RBI’s cybersecurity frameworks set the standard for securely operating this critical infrastructure. It requires a commitment to adopting, implementing, and evolving security practices that keep pace with the threat environment.
The RBI compliance testing checklist discussed in the blog outlines the minimum scope required by the RBI for compliance testing, including regular assessments, improvements, and adaptation. Organizations that implement regular penetration testing will meet regulatory requirements while building the resilience needed to maintain customer trust.
FAQs
1. Who needs to comply with RBI cybersecurity guidelines?
All scheduled commercial banks, urban cooperative banks, NBFCs, payment banks, and financial institutions regulated by RBI must comply with these guidelines to safeguard sensitive data and ensure robust cybersecurity measures as per regulatory standards.
2. What are the key requirements of the RBI cybersecurity framework?
Banks must implement risk management, access controls, incident response plans, security monitoring, staff training, and regular security audits. These measures help protect customer data and ensure regulatory compliance with the RBI’s standards.
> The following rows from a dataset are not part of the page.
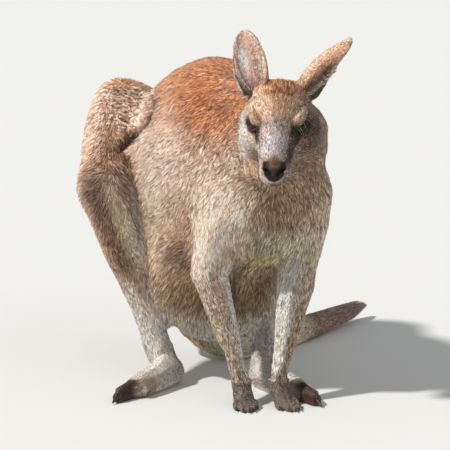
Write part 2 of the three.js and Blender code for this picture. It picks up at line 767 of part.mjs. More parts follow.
// Head, ears and eyes.
let head = mesh([...bodyFlesh], box3([-190, -270, 420], [180, 80, 660]), 6, TRIANGLES.head);
head = head.intersect(headRegion(0));
for (const [side, { j }] of Object.entries(legs)) {
  const eye = inHead(EYE_SIDE * j.side, 1, EYE_LIFT);
  const radii = [EYE_RADIUS, EYE_RADIUS, EYE_RADIUS];
  head = head.subtract(ballSolid(eye, radii, GAP, [10, 6])).subtract(earSolid(EARS[side], GAP));
  body = body.subtract(earSolid(EARS[side], GAP));
  node("eye_" + side, ballSolid(eye, radii, 0, [10, 6]), "eye");
  node("ear_" + side, earSolid(EARS[side], 0), "coat");
}
node("head", head, "coat");

// Feet and hands come from finer blocks and meet the limbs at two levels.
const below = ([x, y], half, top) => (grow) =>
  boxSolid([x - half, y - half, -50], [x + half, y + half, top], grow);

for (const [side, leg] of Object.entries(legs)) {
  body = body.subtract(below(leg.j.ankle, 60, ANKLE_HEIGHT)(GAP));
  body = body.subtract(below(leg.j.wrist, 45, WRIST_HEIGHT)(GAP));

  const low = around([add(leg.foot.body), ...leg.foot.toes.map((t) => add(t.shape))], 24);
  low.max.z = ANKLE_HEIGHT + 14;
  let foot = mesh(footFlesh(leg), low, 4.5, TRIANGLES.foot);
  foot = foot.intersect(below(leg.j.ankle, 400, ANKLE_HEIGHT)(0));
  const toes = {};
  for (const toe of leg.foot.toes) {
    toes[toe.name] = foot.intersect(toe.region(0));
    foot = foot.subtract(toe.region(GAP));
  }
  for (const claw of leg.foot.claws) {
    toes[claw.owner] = toes[claw.owner].subtract(loft(claw.shape, 5, GAP));
    foot = foot.subtract(loft(claw.shape, 5, GAP));
    node(`${claw.name}_${side}`, loft(claw.shape, 5), "claw");
  }
  for (const [name, solid] of Object.entries(toes)) node(`${name}_${side}`, solid, "dark");
  node("hind_foot_" + side, foot, "coat");

  const paw = around([add(leg.hand.palm), ...leg.hand.fingers.map((f) => add(f.shape))], 20);
  paw.max.z = WRIST_HEIGHT + 14;
  let hand = mesh(handFlesh(leg), paw, 3.6, TRIANGLES.hand);
  hand = hand.intersect(below(leg.j.wrist, 400, WRIST_HEIGHT)(0));
  for (const { claw } of leg.hand.fingers) {
    hand = hand.subtract(loft(claw.shape, 4, GAP));
    node(`${claw.name}_${side}`, loft(claw.shape, 4), "claw");
  }
  node("hand_" + side, hand, "dark");
}

// Tail, hind limbs and forelimbs. Each region is a coarse tube a little fatter than its limb.
function tube(points, fat, every, sides = 8) {
  const kept = points.filter((_, i) => i % every === 0 || i === points.length - 1);
  const full = kept.map((s) => ({ ...s, w: s.w + fat, h: s.h + fat }));
  return (grow) => loft(full, sides, grow);
}
const within = (region, side, inner) => (grow) => {
  const edges = [MIDPLANE + side * (inner - grow), MIDPLANE + side * 400].sort((a, b) => a - b);
  return region(grow).intersect(boxSolid([edges[0], -400, -50], [edges[1], 900, 800]));
};
take("tail_tip", tube(tail.slice(48), 12, 6), "dark");
take("tail_mid", tube(tail.slice(30, 49), 12, 6), "coat");
take("tail_base", tube(tail.slice(0, 31), 16, 6), "coat");
for (const [side, leg] of Object.entries(legs)) {
  const s = leg.j.side;
  take("shank_" + side, tube(leg.shank.slice(4), 14, 8), "coat");
  take("thigh_" + side, within(tube(leg.thigh, 18, 6), s, 56), "coat");
  take("forearm_" + side, tube(leg.lower, 12, 8), "coat");
  take("upper_arm_" + side, within(tube(leg.upper, 14, 9), s, 30), "coat");
}

// Neck, pouch and the three lengths of the trunk.
const NECK_CUT = new THREE.Matrix4()
  .makeRotationX(THREE.MathUtils.degToRad(53))
  .setPosition(MIDPLANE, 12, 505);
take("neck", (grow) => boxSolid([-300, -300, -grow], [300, 300, 400], 0, NECK_CUT), "coat");
take("pouch", (grow) => ballSolid(pouch.centre, pouch.radii, grow + 8, [10, 5]), "pale");
take("chest", (grow) => boxSolid([-400, -400, -50], [400, 150 + grow, 900]), "coat");
take("rump", (grow) => boxSolid([-400, 470 - grow, -50], [400, 1200, 900]), "coat");
node("abdomen", body, "coat");

// ---------------------------------------------------------------- finishes and the part
const FINISH = {
  coat: { color: 0xa9805a, roughness: 0.9 },
  pale: { color: 0xc2a987, roughness: 0.9 },
  dark: { color: 0x4a382c, roughness: 0.85 },
  claw: { color: 0x1c1917, roughness: 0.35 },
  eye: { color: 0x1a100a, roughness: 0.08 },
};

const bottom = new THREE.Box3();
for (const { solid } of nodes) {
  const { min, max } = solid.boundingBox();
  bottom.expandByPoint(vec(min)).expandByPoint(vec(max));
}
const origin = bottom.getCenter(new THREE.Vector3()).setZ(bottom.min.z);

const group = new THREE.Group();
for (const { name, solid, finish } of nodes) {
  const { numProp, vertProperties, triVerts } = solid.getMesh();
  const positions = new Float32Array((vertProperties.length / numProp) * 3);
  for (let i = 0; i < positions.length / 3; i++)
    for (let axis = 0; axis < 3; axis++)
      positions[3 * i + axis] = vertProperties[numProp * i + axis] - origin.getComponent(axis);
  const geometry = new THREE.BufferGeometry();
  geometry.setAttribute("position", new THREE.BufferAttribute(positions, 3));
  geometry.setIndex(new THREE.BufferAttribute(new Uint32Array(triVerts), 1));
  geometry.computeVertexNormals();
  const material = new THREE.MeshStandardMaterial(FINISH[finish]);
  const part = new THREE.Mesh(geometry, material);
  part.name = name;
  group.add(part);
}

export default group;
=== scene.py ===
# %% [markdown]
# # A kangaroo in three layers
# This lesson dresses the plain solids of a life-size kangaroo doe. The real animal has a skin that
# follows her muscles, a coat that lies on the skin, and a few hard or wet parts: claws and eyes. The
# model has the same layers, so each can be judged on its own. Lengths are in metres unless a
# comment says millimetres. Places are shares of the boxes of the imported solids, or lie on the
# head's own axes. Some were chosen by hand, and others began as points that a separate program
# found by casting rays onto the solids; a cleaner script would work them out from a few sizes.

import math

import bmesh
import bpy
import numpy as np
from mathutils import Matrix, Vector
from mathutils.bvhtree import BVHTree
from mathutils.kdtree import KDTree


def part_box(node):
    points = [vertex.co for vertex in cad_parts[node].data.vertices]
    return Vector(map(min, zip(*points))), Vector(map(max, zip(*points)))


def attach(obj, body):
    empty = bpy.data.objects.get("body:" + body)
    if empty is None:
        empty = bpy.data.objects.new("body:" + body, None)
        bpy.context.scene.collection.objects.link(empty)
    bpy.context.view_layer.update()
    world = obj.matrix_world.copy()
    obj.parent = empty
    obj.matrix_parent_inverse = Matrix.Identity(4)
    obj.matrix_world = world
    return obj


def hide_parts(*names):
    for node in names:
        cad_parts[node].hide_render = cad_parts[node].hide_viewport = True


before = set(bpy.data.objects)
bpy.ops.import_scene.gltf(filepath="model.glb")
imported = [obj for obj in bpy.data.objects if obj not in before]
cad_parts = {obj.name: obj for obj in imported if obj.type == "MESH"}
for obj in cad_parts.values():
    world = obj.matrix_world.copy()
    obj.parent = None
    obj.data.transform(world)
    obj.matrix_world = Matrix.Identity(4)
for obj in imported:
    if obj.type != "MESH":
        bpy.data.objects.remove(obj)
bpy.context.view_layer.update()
rng = np.random.default_rng(11)

# %% [markdown]
# ## Places on the animal
# A place is given as a share of a solid's own box: 0 is its low side and 1 its high side. The head
# is turned and tipped, so it gets axes of its own, from one eye to the other and along the muzzle.

# %% Places and the head's axes
def place(node, x=0.5, y=0.5, z=0.5):
    """A point inside a solid's box, by shares of its three sides."""
    low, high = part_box(node)
    return np.array([a + (b - a) * s for a, b, s in zip(low, high, (x, y, z))])


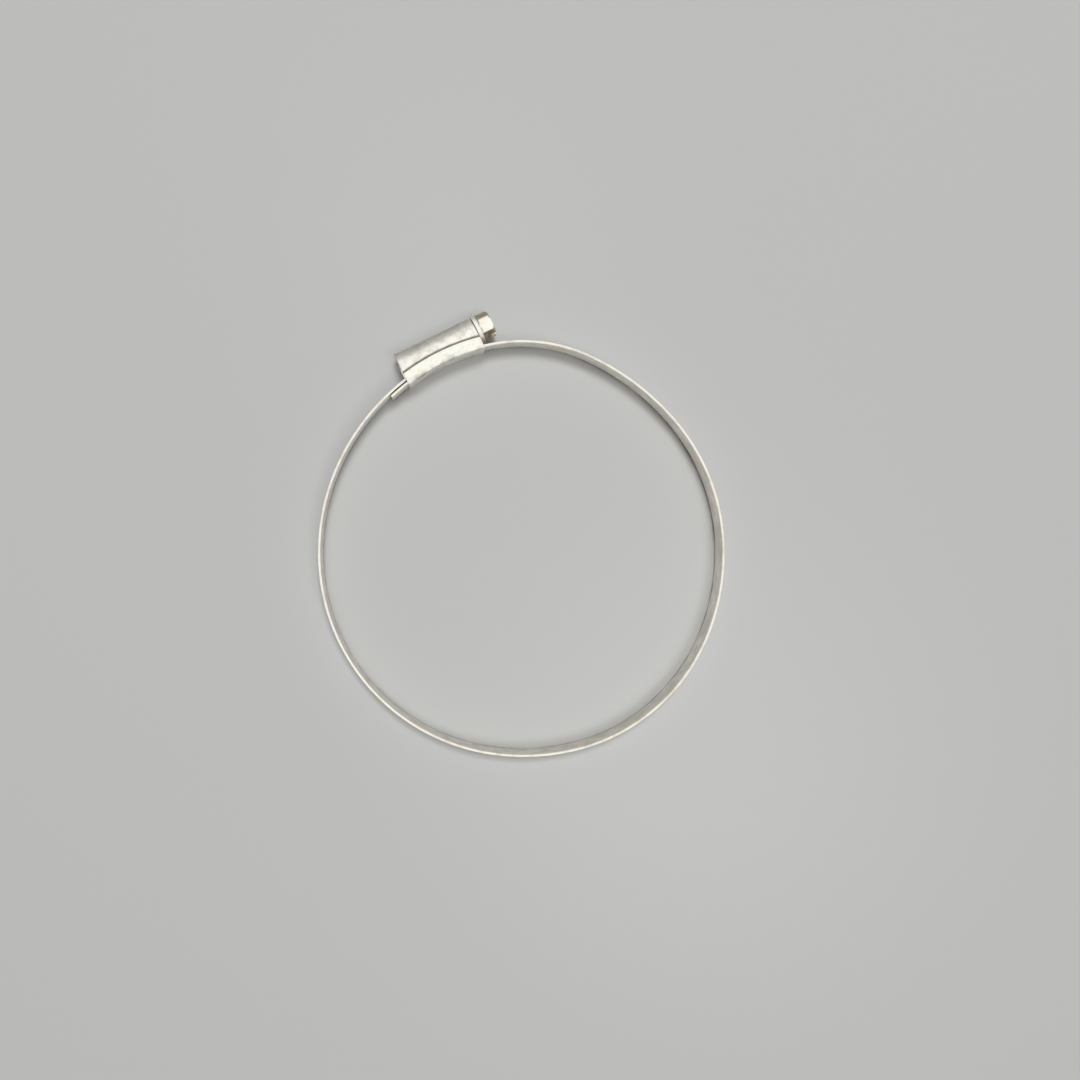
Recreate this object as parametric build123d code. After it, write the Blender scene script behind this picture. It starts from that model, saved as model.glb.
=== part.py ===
from build123d import *
import os
from math import atan2, degrees, floor, pi, radians, sqrt

# Worm-drive hose clamp, opened to its widest. A steel band is closed into a loop by a worm
# screw, which turns in a housing made of a dome and a saddle. The origin is the centre of
# the hose and the middle of the band's width, +Z runs along the hose, and the worm's axis
# is parallel to +X, above the loop on the +Y side. All sizes are in millimetres.

# Hose and band
bore_radius = 59.35  # the hose that the two sides of the loop fit
band_width = 9.0
band_thickness = 0.8
band_edge_radius = 0.2
tongue_length = 6.0  # the fixed end, from the housing to its tip
free_end_reach = 9.9  # the free end's tip, past the housing's middle

# Shape of the open loop, in degrees about the hose's centre
right_side = (14.6, -23.7)
left_side = (234.1, 161.4)
far_angle = -76.5
far_rise = 1.0  # how far the loop stands off the hose circle there

# Housing
housing_length = 24.6
housing_offset = 3.9  # from the hose's centre to the housing's middle, along X
dome_thickness = 0.8
saddle_thickness = 0.6
flank_height = 3.65  # the saddle's folded flanks, from its inner face
saddle_bend_radius = 0.9  # outside the fold between its floor and its flanks
hem_radius = 0.2  # rounding of the dome's open edges

# Worm screw
worm_radius = 3.1
worm_tip_inset = 0.8  # its tip stands this far inside the housing's open end
thread_depth = 0.75
thread_pitch = 3.0
thread_root_width = 1.5
thread_crest_width = 0.75
thread_engagement = 0.34  # how far the thread reaches into the band
thread_lead_in = 0.9  # plain length between the tip and the thread, at least
thread_runout = 1.5  # and between the thread and the end wall
journal_radius = 2.2
collar_radius = 4.7
collar_thickness = 1.3
hex_across_flats = 7.0
hex_length = 3.9
slot_width = 1.2
slot_depth = 1.6
slot_angle = -18
tip_chamfer = 0.5
collar_chamfer = 0.25
crown_chamfer = (0.4, 0.45)  # along the head and across it

# Thread pressed into the band
groove_length = 5.6
grooves_behind = 19  # from the housing's middle, away from the free end's tip
tip_margin = 2.0  # plain length at the free end's tip

# Clearances
corner_clearance = 0.05  # between the hose and the saddle's nearer end
layer_gap = 0.3  # between the fixed and the free layer of the band
seat_gap = 0.04  # between sheets that lie on each other
band_side_gap = 0.25
worm_top_gap = 0.1
groove_floor_gap = 0.11
groove_side_gap = 0.33
journal_gap = 0.05
collar_gap = 0.25
passage_gap = 0.3  # over the free layer, under the dome's end wall

# Places that follow from the sizes above
half_band = band_thickness / 2
half_width = band_width / 2
half_length = housing_length / 2
left_end = housing_offset - half_length

# The saddle has the hose's own curve, lifted until its nearer end clears the hose.
saddle_radius = bore_radius
saddle_corner_y = sqrt((bore_radius + corner_clearance) ** 2 - left_end**2)
saddle_centre_y = saddle_corner_y - sqrt(saddle_radius**2 - half_length**2)
saddle_centre = Vector(housing_offset, saddle_centre_y)
saddle_back = saddle_radius + saddle_thickness
flank_radius = saddle_radius + flank_height

fixed_layer = saddle_back + seat_gap + half_band
free_layer = fixed_layer + band_thickness + layer_gap
free_back = free_layer + half_band

worm_y = saddle_centre_y + free_back - thread_engagement + worm_radius
dome_crest = worm_y + worm_radius + worm_top_gap + dome_thickness
dome_inner = half_width + band_side_gap
dome_outer = dome_inner + dome_thickness
saddle_outer = dome_outer + seat_gap + saddle_thickness

# Along the worm, from the housing's middle: a ridge faces the band at the middle.
root_radius = worm_radius - thread_depth
wall_inside = half_length - dome_thickness
worm_tip = worm_tip_inset - half_length
turns_before_middle = floor(-(worm_tip + thread_lead_in) / thread_pitch - 0.5)
thread_start = -thread_pitch * (turns_before_middle + 0.5)
thread_turns = floor(2 * (wall_inside - thread_runout - thread_start) / thread_pitch) / 2

# The groove is a rounded bar's print, wide enough for the ridge where it enters the band.
ridge_taper = (thread_root_width - thread_crest_width) / thread_depth
groove_depth = thread_engagement + groove_floor_gap
groove_width = thread_crest_width + ridge_taper * thread_engagement + 2 * groove_side_gap
groove_bar_radius = (groove_width**2 / 4 + groove_depth**2) / (2 * groove_depth)
grooves_ahead = floor((free_end_reach - tip_margin) / thread_pitch)

# Across the housing: first axis towards +Y, second towards +Z, normal along the worm.
across = Plane(origin=(0, 0, 0), x_dir=(0, 1, 0), z_dir=(1, 0, 0))


def on_circle(centre, radius, angle):
    """A point of the loop and its heading, which runs clockwise about the centre."""
    outward = Vector(1, 0).rotate(Axis.Z, angle)
    return centre + outward * radius, outward.rotate(Axis.Z, -90)


def joint_between(start, end):
    """Where two arcs of a smooth bend meet, between two points with their headings."""
    (first, heading), (last, last_heading) = start, end
    span = last - first
    both = heading + last_heading
    spread = 2 * (1 - heading.dot(last_heading))
    along = span.dot(both)
    reach = (sqrt(along**2 + spread * span.dot(span)) - along) / spread
    middle = (first + last + (heading - last_heading) * reach) / 2
    chord = (middle - first).normalized()
    return middle, chord * (2 * chord.dot(heading)) - heading


def loop_stations():
    """The band's middle line: points with headings, from the tongue to the free tip."""
    hose = Vector(0, 0)
    side = bore_radius + half_band
    tongue_tip = half_length + tongue_length
    fixed_in = on_circle(saddle_centre, fixed_layer, 90 + angle_over(tongue_tip, fixed_layer))
    fixed_out = on_circle(saddle_centre, fixed_layer, 90 - angle_over(half_length, fixed_layer))
    right_start, right_stop = [on_circle(hose, side, angle) for angle in right_side]
    far = on_circle(hose, side + far_rise, far_angle)
    left_start, left_stop = [on_circle(hose, side, angle) for angle in left_side]
    free_in = on_circle(saddle_centre, free_layer, 90 + angle_over(half_length, free_layer))
    free_tip = on_circle(saddle_centre, free_layer, 90 - angle_over(free_end_reach, free_layer))
    return [
        fixed_in,
        fixed_out,
        joint_between(fixed_out, right_start),
        right_start,
        right_stop,
        joint_between(right_stop, far),
        far,
        joint_between(far, left_start),
        left_start,
        left_stop,
        joint_between(left_stop, free_in),
        free_in,
        free_tip,
    ]


def angle_over(run, radius):
    """The turn in degrees that covers a sideways run from the top of a circle."""
    return degrees(atan2(run, sqrt(radius**2 - run**2)))


def loop_line(offset):
    """The band's middle line moved outwards by an offset, as edges."""
    moved = [(at + aim.rotate(Axis.Z, 90) * offset, aim) for at, aim in loop_stations()]
    pairs = zip(moved, moved[1:])
    return [TangentArc(at, following, tangent=aim) for (at, aim), (following, _) in pairs]


def groove_cutters():
    """Rounded bars that press the thread into the outer face, slanted as the worm is."""
    outer = Wire(loop_line(half_band))
    tip_length = outer.length
    middle_length = tip_length - free_back * radians(angle_over(free_end_reach, free_layer))
    slant = degrees(atan2(thread_pitch, 2 * pi * (worm_radius - thread_engagement / 2)))
    bar_length = groove_length - groove_width
    cutters = []
    for count in range(-grooves_behind, grooves_ahead + 1):
        share = (middle_length + count * thread_pitch) / tip_length
        heading = outer.tangent_at(share)
        outward = heading.rotate(Axis.Z, 90)
        centre = outer.position_at(share) + outward * (groove_bar_radius - groove_depth)
        lie = Plane(origin=centre, x_dir=heading, z_dir=(0, 0, 1))
        bar = Cylinder(groove_bar_radius, bar_length)
        for end in (-1, 1):
            bar += Pos(0, 0, end * bar_length / 2) * Sphere(groove_bar_radius)
        cutters.append(lie.location * Rot(0, -slant, 0) * bar)
    return cutters


def make_band():
    """One strip: the tongue, the loop and the free end with its pressed thread."""
    outer = loop_line(half_band)
    inner = loop_line(-half_band)
    tongue_end = Line(inner[0] @ 0, outer[0] @ 0)
    tip_end = Line(outer[-1] @ 1, inner[-1] @ 1)
    outline = make_face(Wire([*outer, tip_end, *inner, tongue_end]))
    strip = Pos(0, 0, -half_width) * extrude(outline, band_width, dir=(0, 0, 1))
    along_or_across = strip.edges().filter_by(Axis.Z, reverse=True)
    rims = [edge for edge in along_or_across if edge.length > 2 * band_thickness]
    strip = fillet(rims, band_edge_radius)
    return strip - groove_cutters()


def arch(half, crest, foot):
    """Cross-section of a tunnel: straight sides under a half-round top."""
    spring = crest - half
    sides = Pos((foot + spring) / 2, 0) * Rectangle(spring - foot, 2 * half)
    return sides + Pos(spring, 0) * Circle(half)


def make_housing():
    """The housing's dome: a half-round tunnel over the worm, with a wall behind the collar."""
    foot = saddle_centre_y + saddle_radius / 2
    shell = extrude(across * arch(dome_outer, dome_crest, foot), housing_length)
    shell = Pos(left_end, 0, 0) * shell
    rims = shell.faces().filter_by(Axis.X).edges().filter_by(Axis.Z, reverse=True)
    shell = fillet(rims, hem_radius)

    tunnel = arch(dome_inner, dome_crest - dome_thickness, foot)
    shell -= Pos(left_end, 0, 0) * extrude(across * tunnel, housing_length - dome_thickness)

    # the journal's hole is open downwards, so that the screw goes in from below
    hole = journal_radius + journal_gap
    hole_shape = Pos(worm_y, 0) * Circle(hole)
    hole_shape += Pos((foot + worm_y) / 2, 0) * Rectangle(worm_y - foot, 2 * hole)
    shell -= Pos(left_end, 0, 0) * extrude(across * hole_shape, housing_length)

    # the feet end where the saddle's folds begin, and the free layer passes under the end wall
    fold_radius = saddle_bend_radius - saddle_thickness
    below_feet = Cylinder(saddle_back + fold_radius + seat_gap, 4 * dome_outer)
    passage = Cylinder(free_back + passage_gap, 2 * dome_inner)
    return shell - [Pos(saddle_centre) * below_feet, Pos(saddle_centre) * passage]


def make_saddle():
    """The curved channel under the band, with its flanks folded up outside the dome."""
    across_radius = Plane(origin=saddle_centre, x_dir=(0, 1, 0), z_dir=(1, 0, 0))
    block = Rectangle(flank_height, 2 * saddle_outer)
    bends = block.vertices().sort_by(Axis.X)[:2]
    block = fillet(bends, saddle_bend_radius)
    hollow = Rectangle(flank_height, 2 * (saddle_outer - saddle_thickness))
    inside = hollow.vertices().sort_by(Axis.X)[:2]
    hollow = fillet(inside, saddle_bend_radius - saddle_thickness)
    channel = block - Pos(saddle_thickness, 0) * hollow
    section = across_radius * Pos(saddle_radius + flank_height / 2, 0) * channel
    turn = 3 * angle_over(half_length, saddle_radius)  # past both ends, then trimmed
    axis = Axis(saddle_centre, (0, 0, 1))
    ring = revolve(section.rotate(axis, -turn / 2), axis, turn)
    trim_height = flank_radius + housing_length
    trim = Pos(housing_offset, trim_height / 2, 0) * Box(housing_length, trim_height, band_width * 3)
    return ring & trim


def make_thread():
    """The worm's helical ridge, along +Z from the origin."""
    sunk = 0.2  # into the core, so that the ridge grows out of it
    root, crest = thread_root_width / 2, thread_crest_width / 2
    ridge_path = Helix(thread_pitch, thread_pitch * thread_turns, root_radius)
    start = Plane(origin=ridge_path @ 0, x_dir=(1, 0, 0), z_dir=ridge_path % 0)
    outline = Polyline(
        (-sunk, -root), (0, -root), (thread_depth, -crest),
        (thread_depth, crest), (0, root), (-sunk, root), close=True,
    )
    return sweep(start * make_face(outline), ridge_path, is_frenet=True)


def make_worm_screw():
    """Worm, journal, collar and hexagon head with its screwdriver slot, turned as one."""
    shoulder = wall_inside - collar_gap
    collar_back = half_length + collar_gap
    collar_front = collar_back + collar_thickness

    def bar(radius, start, stop):
        return Pos(0, 0, (start + stop) / 2) * Cylinder(radius, stop - start)

    core = bar(root_radius, worm_tip, shoulder)
    core = chamfer(core.edges().sort_by(Axis.Z)[0], tip_chamfer)
    screw = core + bar(journal_radius, shoulder, collar_back)
    collar = bar(collar_radius, collar_back, collar_front)
    screw += chamfer(collar.edges().group_by(Axis.Z)[-1], collar_chamfer)
    screw += Pos(0, 0, thread_start) * make_thread()

    hexagon = RegularPolygon(hex_across_flats / 2, 6, major_radius=False)
    head = extrude(Pos(0, 0, collar_front) * hexagon, hex_length)
    corner_radius = hex_across_flats / sqrt(3)
    crown = bar(corner_radius, collar_front, collar_front + hex_length)
    crown = chamfer(crown.edges().group_by(Axis.Z)[-1], *crown_chamfer)
    screw += head & crown
    slot_centre = collar_front + hex_length - slot_depth / 2
    slot = Box(hex_across_flats * 2, slot_width, slot_depth)
    screw -= Pos(0, 0, slot_centre) * Rot(0, 0, slot_angle) * slot

    middle = Plane(origin=(housing_offset, worm_y, 0), x_dir=(0, 1, 0), z_dir=(1, 0, 0))
    return middle.location * screw


pieces = {
    "band": make_band,
    "housing": make_housing,
    "saddle": make_saddle,
    "worm_screw": make_worm_screw,
}

os.makedirs("parts", exist_ok=True)
for name, make in pieces.items():
    export_step(make(), f"parts/{name}.step")
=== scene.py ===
import math

import bmesh
import bpy
from mathutils import Matrix, Vector


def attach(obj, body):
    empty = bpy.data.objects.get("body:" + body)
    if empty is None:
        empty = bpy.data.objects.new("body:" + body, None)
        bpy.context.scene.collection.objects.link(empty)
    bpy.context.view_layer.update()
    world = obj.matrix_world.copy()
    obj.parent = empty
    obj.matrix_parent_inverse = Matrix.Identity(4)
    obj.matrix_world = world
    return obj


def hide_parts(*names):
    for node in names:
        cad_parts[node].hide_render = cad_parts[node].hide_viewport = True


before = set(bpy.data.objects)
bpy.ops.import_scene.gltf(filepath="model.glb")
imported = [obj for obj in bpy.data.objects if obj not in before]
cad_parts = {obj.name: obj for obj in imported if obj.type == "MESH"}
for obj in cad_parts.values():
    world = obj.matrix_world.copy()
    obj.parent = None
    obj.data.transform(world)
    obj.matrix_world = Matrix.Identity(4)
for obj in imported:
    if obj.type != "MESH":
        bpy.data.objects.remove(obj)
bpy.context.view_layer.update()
scene = bpy.context.scene
mm = 0.001
print("frame loaded:", ", ".join(sorted(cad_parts)))

# Worm-drive hose clamp, opened to its widest. The hose runs along Z through the origin, the
# worm lies along X above the loop, and the screw's head is at its +X end.

clampPlan = dict(
    boreRadius=59.35 * mm,      # the hose circle
    bandWidth=9.0 * mm,
    bandThickness=0.8 * mm,
    housingLength=24.6 * mm,
    housingOffset=3.9 * mm,     # its middle, along X
    saddleThickness=0.6 * mm,
    flankHeight=3.65 * mm,      # of the saddle, from its inner face
    cornerClearance=0.05 * mm,  # between the hose and the saddle's nearer end
    seatGap=0.04 * mm,
    layerGap=0.3 * mm,          # between the band's fixed and free layers
    wormRadius=3.1 * mm,
    threadPitch=3.0 * mm,
    threadEngagement=0.34 * mm,
)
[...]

3. What happens if a bank fails to comply with RBI cybersecurity guidelines?
Non-compliance can result in regulatory penalties, restrictions on operations, monetary fines, or even license revocation. Banks also risk reputational damage and greater vulnerability to cyberattacks if they fail to meet RBI requirements.
4. How soon must security incidents be reported to RBI?
Security incidents must be reported to RBI within two to six hours of discovery. Updates should be provided if initial reports are incomplete, ensuring timely communication and transparent resolution of cyber events.